> Stated goal
Output the material below in its entirety, exactly as given.

** BEGIN Information provided **

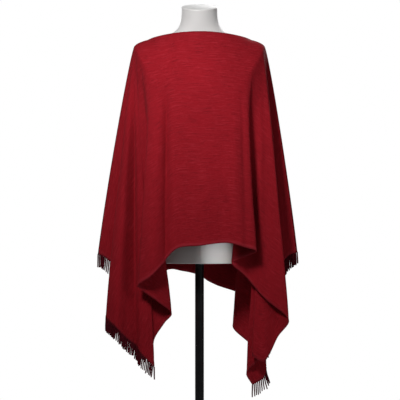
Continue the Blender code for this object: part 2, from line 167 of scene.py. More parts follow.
# %% Hang lines of the back panel
BACK_LINES = [
    # name            angle   x       y       z
    ("left_end",        0.0, -0.321,  0.000,  0.714),
    ("left_end_in",     1.6, -0.303,  0.013,  0.706),
    ("left_hidden",     3.4, -0.246,  0.030,  0.648),
    ("left_return",     5.4, -0.268,  0.066,  0.570),
    ("left_drape",      7.6, -0.280,  0.104,  0.515),
    ("left_drape_mid", 10.0, -0.244,  0.136,  0.474),
    ("left_valley",    12.4, -0.206,  0.118,  0.440),
    ("left_corner",    15.4, -0.166,  0.122,  0.398),
    ("left_hem_4",     20.0, -0.158,  0.088,  0.468),
    ("left_hem_3b",    25.0, -0.126,  0.078,  0.512),
    ("left_hem_3",     29.0, -0.108,  0.096,  0.540),
    ("left_hem_2b",    37.0, -0.146,  0.130,  0.574),
    ("left_hem_2",     47.0, -0.190,  0.150,  0.604),
    ("left_hem_1b",    54.0, -0.154,  0.180,  0.632),
    ("left_hem_1",     62.0, -0.098,  0.172,  0.660),
    ("left_hem_0",     75.0, -0.052,  0.154,  0.655),
    ("middle",         88.0, -0.006,  0.168,  0.643),
    ("right_hem_0",   102.0,  0.048,  0.152,  0.613),
    ("right_hem_1",   115.0,  0.112,  0.172,  0.590),
    ("right_hem_2b",  123.0,  0.152,  0.172,  0.576),
    ("right_hem_2",   132.0,  0.190,  0.148,  0.560),
    ("right_hem_3b",  140.0,  0.148,  0.124,  0.522),
    ("right_hem_3",   147.0,  0.106,  0.102,  0.481),
    ("right_hem_4",   155.0,  0.152,  0.079,  0.434),
    ("right_corner",  161.0,  0.200,  0.092,  0.392),
    ("right_low",     165.0,  0.224,  0.122,  0.462),
    ("right_drape",   169.0,  0.266,  0.112,  0.540),
    ("right_return",  172.5,  0.252,  0.070,  0.600),
    ("right_hidden",  175.8,  0.236,  0.032,  0.655),
    ("right_end_in",  178.4,  0.290,  0.013,  0.708),
    ("right_end",     180.0,  0.309,  0.000,  0.7215),
]
print("hang lines of the back:", len(BACK_LINES))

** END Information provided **

> Full response
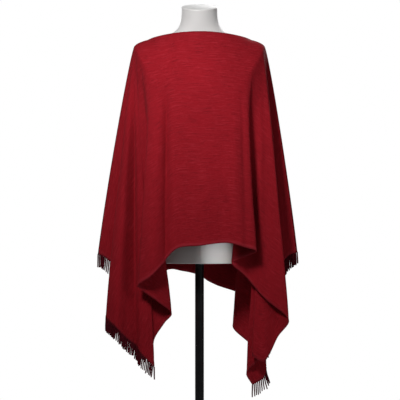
Continue the Blender code for this object: part 2, from line 167 of scene.py. More parts follow.
# %% Hang lines of the back panel
BACK_LINES = [
    # name            angle   x       y       z
    ("left_end",        0.0, -0.321,  0.000,  0.714),
    ("left_end_in",     1.6, -0.303,  0.013,  0.706),
    ("left_hidden",     3.4, -0.246,  0.030,  0.648),
    ("left_return",     5.4, -0.268,  0.066,  0.570),
    ("left_drape",      7.6, -0.280,  0.104,  0.515),
    ("left_drape_mid", 10.0, -0.244,  0.136,  0.474),
    ("left_valley",    12.4, -0.206,  0.118,  0.440),
    ("left_corner",    15.4, -0.166,  0.122,  0.398),
    ("left_hem_4",     20.0, -0.158,  0.088,  0.468),
    ("left_hem_3b",    25.0, -0.126,  0.078,  0.512),
    ("left_hem_3",     29.0, -0.108,  0.096,  0.540),
    ("left_hem_2b",    37.0, -0.146,  0.130,  0.574),
    ("left_hem_2",     47.0, -0.190,  0.150,  0.604),
    ("left_hem_1b",    54.0, -0.154,  0.180,  0.632),
    ("left_hem_1",     62.0, -0.098,  0.172,  0.660),
    ("left_hem_0",     75.0, -0.052,  0.154,  0.655),
    ("middle",         88.0, -0.006,  0.168,  0.643),
    ("right_hem_0",   102.0,  0.048,  0.152,  0.613),
    ("right_hem_1",   115.0,  0.112,  0.172,  0.590),
    ("right_hem_2b",  123.0,  0.152,  0.172,  0.576),
    ("right_hem_2",   132.0,  0.190,  0.148,  0.560),
    ("right_hem_3b",  140.0,  0.148,  0.124,  0.522),
    ("right_hem_3",   147.0,  0.106,  0.102,  0.481),
    ("right_hem_4",   155.0,  0.152,  0.079,  0.434),
    ("right_corner",  161.0,  0.200,  0.092,  0.392),
    ("right_low",     165.0,  0.224,  0.122,  0.462),
    ("right_drape",   169.0,  0.266,  0.112,  0.540),
    ("right_return",  172.5,  0.252,  0.070,  0.600),
    ("right_hidden",  175.8,  0.236,  0.032,  0.655),
    ("right_end_in",  178.4,  0.290,  0.013,  0.708),
    ("right_end",     180.0,  0.309,  0.000,  0.7215),
]
print("hang lines of the back:", len(BACK_LINES))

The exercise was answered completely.